**AIM OF THE TASK**
Copy only this: the line containing "color([0.74, 0.75, 0.77])", the line containing "PX_PER_MM = 5.95", and every line between them, exactly as written.

** BEGIN **

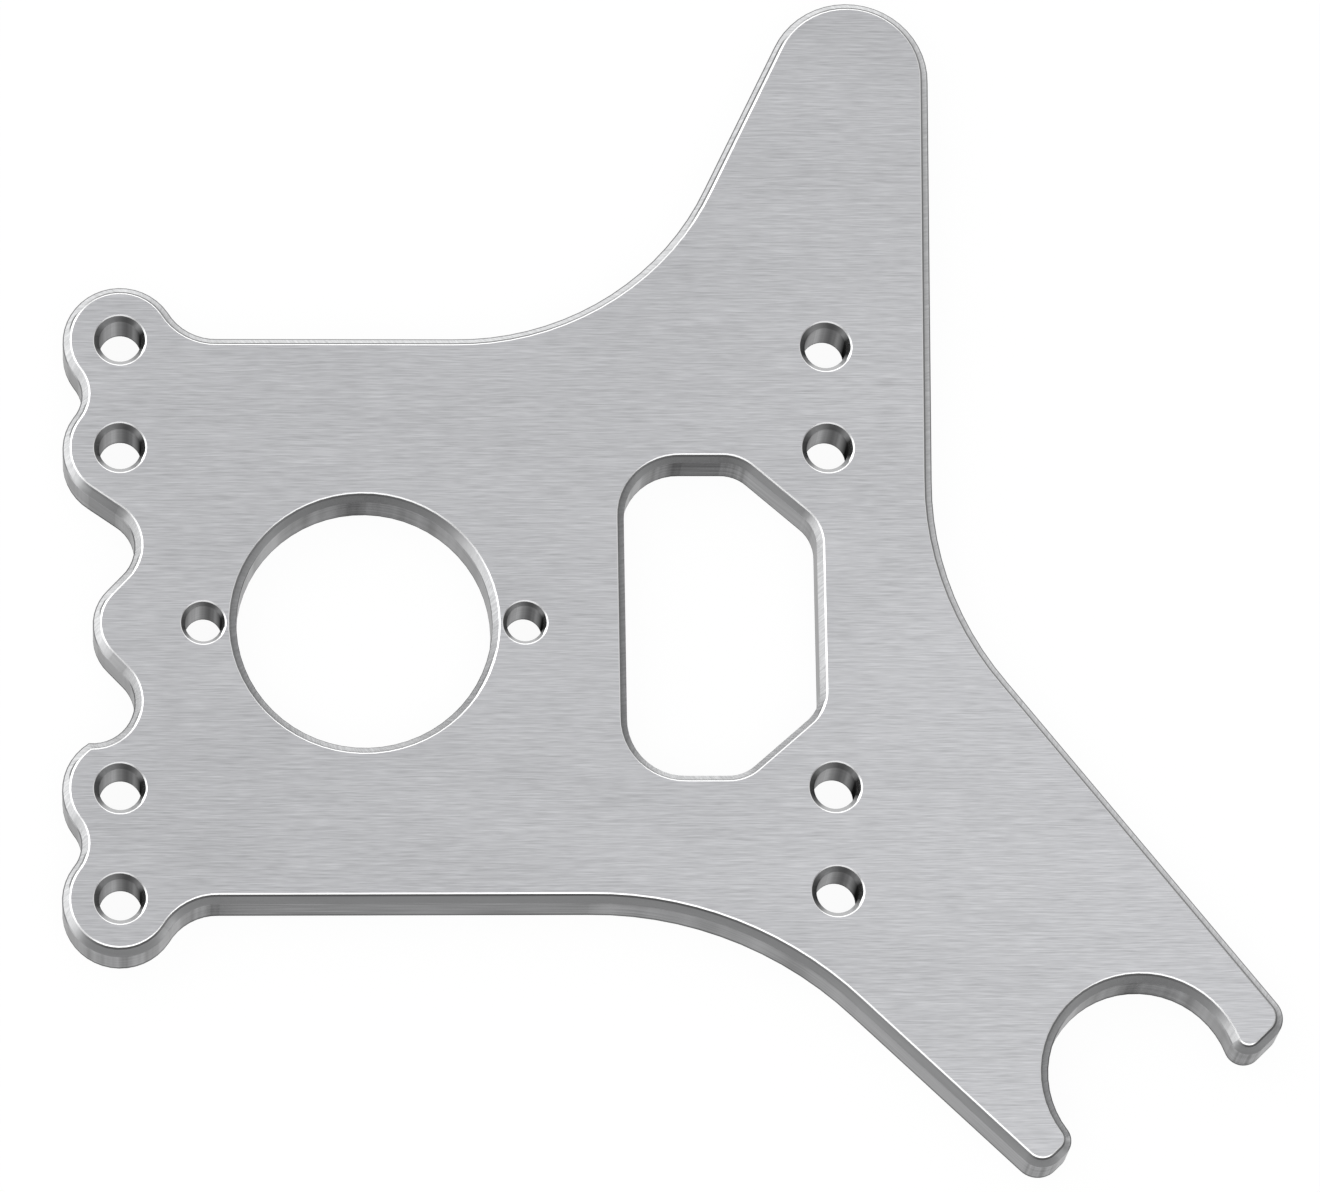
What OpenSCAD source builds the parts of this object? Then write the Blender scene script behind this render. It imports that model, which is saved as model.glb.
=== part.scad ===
// Coil mounting bracket: one flat aluminium plate, cut to shape, with every top edge chamfered.
// Millimetres. The origin is the main bore's centre on the underside, and +Z points up.

/* [Plate] */
// Thickness of the plate
plate_t = 9.5; // [6:0.5:16]
// Chamfer along the outline's top edge
edge_c = 1.5; // [0.5:0.1:2.4]
// Edge break around the underside of the holes and the window
under_c = 0.4; // [0.2:0.1:1]
// Distance between the two straight long edges
body_w = 98.8; // [96:0.2:104]
// Height of the plate's centre line above the main bore's centre
centre_y = 1; // [-3:0.5:3]

/* [Left bolt column] */
// Distance of the left bolts from the main bore's centre
left_x = 41; // [38:0.5:46]
// Spacing of the two outer left bolts
left_outer = 97.5; // [92:0.5:102]
// Spacing of the two inner left bolts
left_inner = 59.5; // [57:0.5:64]
// Radius of the rounded ear around each left bolt
ear_r = 9.7; // [8.5:0.1:10.5]
// Radius of the dip between an outer and an inner ear
dip_r = 6; // [4:0.5:8]
// Radius of the fillet from an outer ear to the long edge
shoulder_r = 9.4; // [7:0.2:12]

/* [Right bolt column] */
// Distance of the right bolts from the main bore's centre
right_x = 78.8; // [76:0.2:84]
// Spacing of the two outer right bolts
right_outer = 95.5; // [85:0.5:100]
// Spacing of the two inner right bolts
right_inner = 59.5; // [54:0.5:64]

/* [Bolt holes] */
// Diameter of the eight bolt holes
bolt_d = 7.1; // [5:0.1:8.5]
// Countersink around the bolt holes
bolt_c = 1; // [0.4:0.1:1.4]

/* [Scalloped edge] */
// Radius of the two deep scallops
scallop_r = 7; // [6:0.2:8]
// Distance of the scallops' centres from the main bore's centre
scallop_x = 45.6; // [44:0.2:48]
// Height of each scallop's centre above or below the bore row
scallop_y = 13.6; // [13:0.2:15]
// Radius of the middle ear between the scallops
nose_r = 8.6; // [7:0.2:9]
// Distance of the middle ear's centre from the main bore's centre
nose_x = 37; // [36:0.5:40]

/* [Main bore] */
// Diameter of the main bore
bore_d = 43; // [36:0.5:45]
// Chamfer around the main bore
bore_c = 1.4; // [0.4:0.1:1.8]
// Diameter of the screw hole on each side of the main bore
screw_d = 6.2; // [4:0.1:6.6]
// Countersink around the screw holes
screw_c = 0.8; // [0.3:0.1:1]
// Spacing of the two screw holes
screw_spacing = 54.1; // [53:0.1:58]

/* [Window] */
// Distance of the window's left wall from the main bore's centre
window_x = 44; // [42:0.5:46]
// Width of the window
window_w = 32.6; // [26:0.2:34]
// Height of the window
window_h = 54.9; // [46:0.5:58]
// Radius of the window's left corners
window_r = 9.7; // [6:0.1:11]
// Length of the straight run along the window's top and bottom
window_run = 7.2; // [2:0.2:9]
// Length of the straight run along the window's right wall
window_side = 25.7; // [20:0.1:30]
// Radius at both ends of the window's two slanted walls
window_bend_r = 6.7; // [4:0.1:8]
// Chamfer around the window
window_c = 1.3; // [0.4:0.1:1.8]

/* [Horn] */
// Distance of the horn's round end from the main bore's centre, to the right
horn_x = 83.7; // [78:0.1:88]
// Distance of the horn's round end from the main bore's centre, upward
horn_y = 97.2; // [85:0.1:105]
// Radius of the horn's round end
horn_r = 13.8; // [11:0.1:14.5]
// Radius of the sweep from the upper long edge into the horn
horn_sweep_r = 47; // [35:1:50]
// Distance of that sweep's centre from the main bore's centre, to the right
horn_sweep_x = 16.2; // [10:0.1:20]

/* [Waist] */
// Distance of the waist, where the right edge turns outward, from the main bore's centre
waist_x = 96.4; // [94:0.1:100]
// Height of the waist above the bore row
waist_y = 23.7; // [15:0.1:30]
// Radius of the sweep at the waist
waist_r = 54; // [40:1:60]

/* [Cradle arm] */
// Distance of the cradle's centre from the main bore's centre, to the right
cradle_x = 129.2; // [126:0.1:133]
// Distance of the cradle's centre from the main bore's centre, downward
cradle_y = 78.2; // [75:0.1:82]
// Diameter of the half-round cradle
cradle_d = 31.75; // [26:0.25:33]
// Chamfer around the cradle
cradle_c = 1.5; // [0.5:0.1:2]
// Direction in which the cradle opens, in degrees below the X axis
cradle_open = 62; // [58:1:66]
// Half of the angle that the cradle's mouth takes up
cradle_mouth = 82.5; // [76:0.5:86]
// Direction in which the arm points, in degrees below the X axis
arm_angle = 46; // [42:1:50]
// Radius of the two inner corners of the tines
tine_in_r = 3.2; // [2.8:0.1:3.6]
// Radius of the two outer corners of the tines
tine_out_r = 4.1; // [3.6:0.1:4.6]
// Distance between the two corner centres of the left tine
left_tine = 1.6; // [1:0.1:3]
// Distance between the two corner centres of the right tine
right_tine = 3.4; // [2:0.1:5]
// Radius of the sweep from the lower long edge into the arm
arm_sweep_r = 62; // [50:1:70]
// Distance of that sweep's centre from the main bore's centre, to the right
arm_sweep_x = 38.1; // [32:0.1:44]

/* [Hidden] */
$fn = 96;

// How far a cutting shape runs past the face that it cuts
through = 1;
// How far each round overlaps the straight or the round beside it, so that the two always meet
lap = 0.005;
// The shortest straight run that is cut as one
shortest = 0.02;

function unit(a) = [cos(a), sin(a)];
function turn(a) = a < 0 ? turn(a + 360) : a >= 360 ? turn(a - 360) : a;

// An outline is a belt around corners [x, y, r], counter-clockwise. A corner with a positive radius
// bulges outward and one with a negative radius is a hollow, and each straight run touches both.
function spot(rim, i) = let (c = rim[i % len(rim)]) [c[0], c[1]];
function bend(rim, i) = rim[i % len(rim)][2];
function span(rim, i) = spot(rim, i + 1) - spot(rim, i);

// Direction that the straight run from corner i to the next one faces
function facing(rim, i) =
    let (s = span(rim, i), k = (bend(rim, i) - bend(rim, i + 1)) / norm(s))
    atan2(s[1], s[0]) - acos(max(-1, min(1, k)));
function run_start(rim, i) = spot(rim, i) + bend(rim, i) * unit(facing(rim, i));
function run_end(rim, i) = spot(rim, i + 1) + bend(rim, i + 1) * unit(facing(rim, i));
function run_length(rim, i) = norm(run_end(rim, i) - run_start(rim, i));
// The belt's straight runs joined into one polygon, which passes through the centre of each bulge
function touch_points(rim) = [
    for (i = [0 : len(rim) - 1]) each concat(
        bend(rim, i) > 0 ? [spot(rim, i)] : [],
        run_length(rim, i) > shortest ? [run_start(rim, i), run_end(rim, i)] : [run_start(rim, i)])
];

// Centre of a hollow of radius r that touches two equal ears of one column, one above the other
function dip_spot(x, y_a, y_b, ear, r) =
    [x - sqrt(pow(ear + r, 2) - pow((y_a - y_b) / 2, 2)), (y_a + y_b) / 2];

half_w = body_w / 2;
cradle_r = cradle_d / 2;
cradle = [cradle_x, -cradle_y];

// The outer ears, the hollows beside them and the two fillets, above the centre line
ear_out = left_outer / 2;
ear_in = left_inner / 2;
dip = dip_spot(-left_x, ear_out, ear_in, ear_r, dip_r);
shoulder_y = half_w + shoulder_r;
shoulder_x = -left_x + sqrt(pow(ear_r + shoulder_r, 2) - pow(shoulder_y - ear_out, 2));

// The tines: each inner corner touches the cradle, and both corners of a tine end on one flat
arm_dir = unit(-arm_angle);
arm_side = unit(90 - arm_angle);
tine_reach = cradle_r + tine_in_r;
left_in = cradle + tine_reach * unit(-cradle_open - cradle_mouth);
right_in = cradle + tine_reach * unit(-cradle_open + cradle_mouth);
setback = (tine_in_r - tine_out_r) * arm_dir;
left_out = left_in + setback - left_tine * arm_side;
right_out = right_in + setback + right_tine * arm_side;

plate_rim = [
    [-left_x, centre_y + ear_out, ear_r],
    [dip[0], centre_y + dip[1], -dip_r],
    [-left_x, centre_y + ear_in, ear_r],
    [-scallop_x, scallop_y, -scallop_r],
    [-nose_x, 0, nose_r],
    [-scallop_x, -scallop_y, -scallop_r],
    [-left_x, centre_y - ear_in, ear_r],
    [dip[0], centre_y - dip[1], -dip_r],
    [-left_x, centre_y - ear_out, ear_r],
    [shoulder_x, centre_y - shoulder_y, -shoulder_r],
    [arm_sweep_x, centre_y - half_w - arm_sweep_r, -arm_sweep_r],
    [left_out[0], left_out[1], tine_out_r],
    [left_in[0], left_in[1], tine_in_r],
    [cradle[0], cradle[1], -cradle_r],
    [right_in[0], right_in[1], tine_in_r],
    [right_out[0], right_out[1], tine_out_r],
    [waist_x + waist_r, waist_y, -waist_r],
    [horn_x, horn_y, horn_r],
    [horn_sweep_x, centre_y + half_w + horn_sweep_r, -horn_sweep_r],
    [shoulder_x, centre_y + shoulder_y, -shoulder_r],
];

window_round_x = window_x + window_r;
window_round_y = window_h / 2 - window_r;
window_bend_x = window_round_x + window_run;
window_bend_y = window_h / 2 - window_bend_r;
window_wall_x = window_x + window_w - window_bend_r;
window_rim = [
    [window_round_x, centre_y + window_round_y, window_r],
    [window_round_x, centre_y - window_round_y, window_r],
    [window_bend_x, centre_y - window_bend_y, window_bend_r],
    [window_wall_x, centre_y - window_side / 2, window_bend_r],
    [window_wall_x, centre_y + window_side / 2, window_bend_r],
    [window_bend_x, centre_y + window_bend_y, window_bend_r],
];

// A round corner of the plate with its chamfer
module solid_round(r) {
    rotate_extrude() polygon([[0, 0], [r, 0], [r, plate_t - edge_c], [r - edge_c, plate_t], [0, plate_t]]);
}

// A round cut through the plate that flares to a chamfer of width c above, and to an edge break below
module round_cut(r, c, low = under_c) {
    rotate_extrude()
        polygon(concat(
            [[0, -through]],
            low > 0 ? [[r + low + through, -through], [r, low]] : [[r, -through]],
            [[r, plate_t - c], [r + c + through, plate_t + through], [0, plate_t + through]]));
}

module round_hole(x, y, d, c) {
    translate([x, y, 0]) round_cut(d / 2, c);
}

// Places a bar along a straight run, past its ends where they meet a bulge if past is more than 0.
// The section's X axis faces outward and its Y axis points up.
module along_run(rim, i, section, past = 0) {
    before = bend(rim, i) > 0 ? past : 0;
    after = bend(rim, i + 1) > 0 ? past : 0;
    if (run_length(rim, i) > shortest)
        translate(run_start(rim, i)) rotate([0, 0, facing(rim, i) + 90]) translate([-before, 0, 0])
            rotate([90, 0, 90]) linear_extrude(run_length(rim, i) + before + after)
                polygon([for (p = section) [-p[0], p[1]]]);
}

// The plate's outline without holes: straight stretches, then round corners added and hollows cut
module plate_blank() {
    bar = [[through, plate_t - edge_c - through], [through, plate_t + through],
        [-edge_c - through, plate_t + through]];
    difference() {
        union() {
            difference() {
                linear_extrude(plate_t) polygon(touch_points(plate_rim));
                for (i = [0 : len(plate_rim) - 1]) along_run(plate_rim, i, bar, past = through);
            }
            for (c = plate_rim) if (c[2] > 0) translate([c[0], c[1], 0]) solid_round(c[2] + lap);
        }
        for (c = plate_rim) if (c[2] < 0)
            translate([c[0], c[1], 0])
                round_cut(lap - c[2], c[2] == -cradle_r ? cradle_c : edge_c, low = 0);
    }
}

module window_cut() {
    top_flare = [[-through, plate_t - window_c - through], [window_c + through, plate_t + through],
        [-through, plate_t + through]];
    low_flare = [[-through, under_c + through], [-through, -through], [under_c + through, -through]];
    translate([0, 0, -through]) linear_extrude(plate_t + 2 * through) polygon(touch_points(window_rim));
    for (i = [0 : len(window_rim) - 1]) {
        along_run(window_rim, i, top_flare);
        along_run(window_rim, i, low_flare);
    }
    for (c = window_rim) translate([c[0], c[1], 0]) round_cut(c[2] + lap, window_c);
}

module bolt_holes() {
    for (side = [-1, 1]) {
        for (spacing = [left_outer, left_inner])
            round_hole(-left_x, centre_y + side * spacing / 2, bolt_d, bolt_c);
        for (spacing = [right_outer, right_inner])
            round_hole(right_x, centre_y + side * spacing / 2, bolt_d, bolt_c);
    }
}

module bore_and_screws() {
    round_hole(0, 0, bore_d, bore_c);
    for (side = [-1, 1]) round_hole(side * screw_spacing / 2, 0, screw_d, screw_c);
}

module bracket_plate() {
    color([0.74, 0.75, 0.77]) difference() {
        plate_blank();
        window_cut();
        bolt_holes();
        bore_and_screws();
    }
}

bracket_plate();
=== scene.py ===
"""Coil mounting bracket: a machined aluminium plate with a brushed top, milled chamfers and walls."""
import math
from types import SimpleNamespace

import bpy
from mathutils import Matrix, Vector


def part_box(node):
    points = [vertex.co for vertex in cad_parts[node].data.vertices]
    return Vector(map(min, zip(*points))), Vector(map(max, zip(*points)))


NODE = "bracket_plate"
MM_PER_M = 1000

# The photograph's frame in pixels, where the main bore's centre shows in it, and its scale there
PHOTO_W, PHOTO_H = 1320, 1192
BORE_PX = (364.5, 622.3)
PX_PER_MM = 5.95

# The camera: its direction and roll in degrees, its distance and reach in metres, and its sensor
ELEVATION = 73.5
AZIMUTH = -12.0
ROLL = 11.5
DISTANCE = 1.57
CLIP_END = 20.0
SENSOR_MM = 36.0

# The studio: the level of the world, the spot that lamps and cards stand around, and the lamps' distance.
# Each lamp and card has its angles in degrees and its sizes in metres where it is added, at the end.
WORLD_LEVEL = 0.7
CENTRE = Vector((0.05, 0.01, 0))
LAMP_DISTANCE = 1.3

# The floor: its grey, the share of its white that glows, half its width, and its gap under the plate
FLOOR_GREY = 0.95
FLOOR_GLOW = 0.95
FLOOR_HALF = 3.0
FLOOR_GAP = 0.0001

# Directions: straight up, and the part of a direction that is level
UP = (0, 0, 1)
LEVEL_PART = (1, 1, 0)

# From here on most values are pairs: a ramp goes from its first level to its second while a value crosses
# its span. A name that ends in _UP, _BACK or _RIGHT is a span of how far a unit direction points up, back or
# right, and one that ends in _ASIDE counts left and right alike.

# How far up or down a flat face points, and how far up a chamfer does
FLAT_UP = (0.94, 0.97)
CHAMFER_UP = (0.5, 0.88)
CHAMFER_SOFT = 0.03

# How near the walls around a spot close it in, in metres, the samples that find it, and the openness where
# that starts and is full: for the small holes, and for all openings. A hole's chamfer is more open than its
# wall, by CHAMFER_OPEN.
HOLE_REACH = 0.012
HOLE_SAMPLES = 16
HOLE_OPENNESS = (0.74, 0.66)
CAVITY_REACH = 0.05
CAVITY_SAMPLES = 8
CAVITY_OPENNESS = (1, 0.88)
CHAMFER_OPEN = 0.25

# An opening's near side faces back, and its far side faces front
NEAR_BACK = (0.3, 0.9)
FAR_BACK = (0, -0.5)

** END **

**OUTPUT BELOW**
    color([0.74, 0.75, 0.77]) difference() {
        plate_blank();
        window_cut();
        bolt_holes();
        bore_and_screws();
    }
}

bracket_plate();
=== scene.py ===
"""Coil mounting bracket: a machined aluminium plate with a brushed top, milled chamfers and walls."""
import math
from types import SimpleNamespace

import bpy
from mathutils import Matrix, Vector


def part_box(node):
    points = [vertex.co for vertex in cad_parts[node].data.vertices]
    return Vector(map(min, zip(*points))), Vector(map(max, zip(*points)))


NODE = "bracket_plate"
MM_PER_M = 1000

# The photograph's frame in pixels, where the main bore's centre shows in it, and its scale there
PHOTO_W, PHOTO_H = 1320, 1192
BORE_PX = (364.5, 622.3)
PX_PER_MM = 5.95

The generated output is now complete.